The closest pair of points problem is a fundamental question in computational geometry: given n points in a plane, find the pair of points with the smallest Euclidean distance between them. This problem has practical applications in collision detection, clustering, geographic information systems, and molecular modeling.

A brute-force approach comparing all pairs takes O(n^2) time. The divide and conquer algorithm, developed by Shamos and Hoey (1975) and later refined by several authors, solves the problem in O(n log n) time, which is optimal for comparison-based algorithms. The key insight is that after dividing the point set and solving each half, the merge step needs to examine only a narrow strip near the dividing line.

Brute-Force Approach

procedure ClosestPairBrute(points): minDist = infinity for i from 0 to n-2: for j from i+1 to n-1: d = distance(points[i], points[j]) if d < minDist: minDist = d closestPair = (points[i], points[j]) return closestPair

This examines all n*(n-1)/2 pairs and runs in O(n^2) time. For small point sets (n < 4), this is used as the base case in the divide and conquer algorithm.

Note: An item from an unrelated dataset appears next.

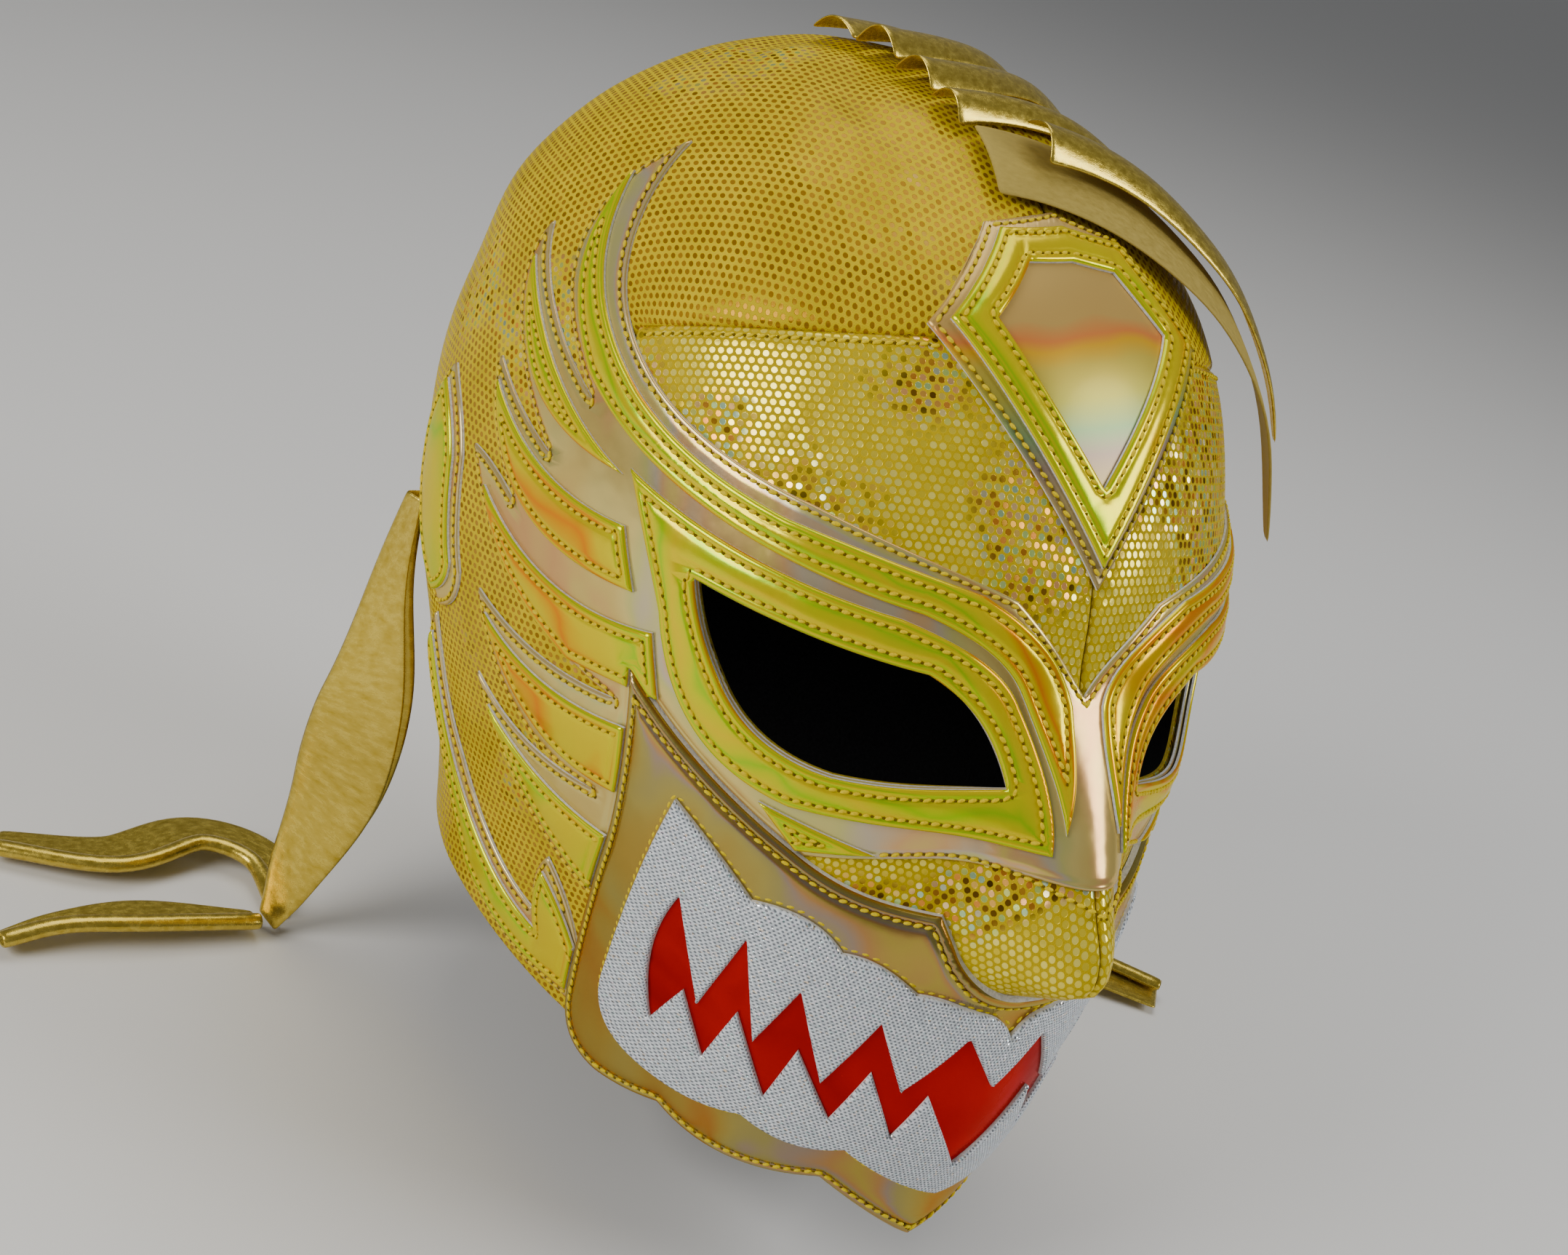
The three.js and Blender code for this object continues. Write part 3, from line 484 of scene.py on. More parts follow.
def unwrap_flat(piece, places=None):
    """Unwraps a sheet and turns its UV map to true size, in metres, with rows level."""
    bpy.ops.object.select_all(action="DESELECT")
    piece.select_set(True)
    bpy.context.view_layer.objects.active = piece
    mesh = piece.data
    mesh.uv_layers.new(name="flat")
    slots = {}
    for polygon in mesh.polygons:
        for key in polygon.edge_keys:
            slots.setdefault(key, set()).add(polygon.material_index)
    for line in mesh.edges:
        line.use_seam = len(slots.get(tuple(sorted(line.vertices)), {0})) > 1
    bpy.ops.object.mode_set(mode="EDIT")
    bpy.ops.mesh.select_all(action="SELECT")
    bpy.ops.uv.unwrap(method="MINIMUM_STRETCH", fill_holes=True)
    bpy.ops.object.mode_set(mode="OBJECT")
    flat = np.empty(2 * len(mesh.loops))
    mesh.uv_layers[0].data.foreach_get("uv", flat)
    flat = flat.reshape(-1, 2)
    corners = np.empty(len(mesh.loops), np.int64)
    mesh.loops.foreach_get("vertex_index", corners)
    spots = np.empty(3 * len(mesh.vertices))
    mesh.vertices.foreach_get("co", spots)
    spots = spots.reshape(-1, 3)[corners]
    outer = np.zeros(len(mesh.loops), bool)
    for polygon in mesh.polygons:
        if polygon.material_index == 0:
            outer[list(polygon.loop_indices)] = True
    # The level direction is along the turn, and the upright one is against the drop
    turn = np.arctan2(spots[:, 0], -spots[:, 1])
    level = turn * np.linalg.norm(spots[:, :2], axis=1)
    target = np.stack([level, spots[:, 2]], -1)[outer]
    source = flat[outer]
    target, source = target - target.mean(0), source - source.mean(0)
    u, size, v = np.linalg.svd(source.T @ target)
    turned = u @ v
    scale = size.sum() / (source**2).sum()
    mesh.uv_layers[0].data.foreach_set("uv", (flat @ turned * scale).ravel().astype(np.float32))
    return scale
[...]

Divide and Conquer Strategy

Algorithm Overview

Presort: Sort all points by x-coordinate. Maintain a separate copy sorted by y-coordinate.
Divide: Split the point set into two halves, L and R, using the median x-coordinate as the dividing line.
Conquer: Recursively find the closest pair in L (distance dL) and the closest pair in R (distance dR). Let delta = min(dL, dR).
Combine: Check if there exists a pair with one point in L and one in R that is closer than delta. This requires examining only points within a vertical strip of width 2*delta centered on the dividing line.

Pseudocode

procedure ClosestPair(pointsSortedByX, pointsSortedByY): n = length(pointsSortedByX) if n <= 3: return ClosestPairBrute(pointsSortedByX) mid = n / 2 midPoint = pointsSortedByX[mid] // Divide leftX = pointsSortedByX[0..mid-1] rightX = pointsSortedByX[mid..n-1] // Partition Y-sorted array leftY = points in pointsSortedByY that are in leftX rightY = points in pointsSortedByY that are in rightX // Conquer dL = ClosestPair(leftX, leftY) dR = ClosestPair(rightX, rightY) delta = min(dL, dR) // Combine: check strip strip = points in pointsSortedByY where |x - midPoint.x| < delta return min(delta, ClosestInStrip(strip, delta))

The Strip Optimization

The critical insight that makes the algorithm efficient is that only a limited number of points in the strip need to be compared with each other. Specifically, for each point in the strip, we need to compare it with at most 7 subsequent points when the strip points are sorted by y-coordinate.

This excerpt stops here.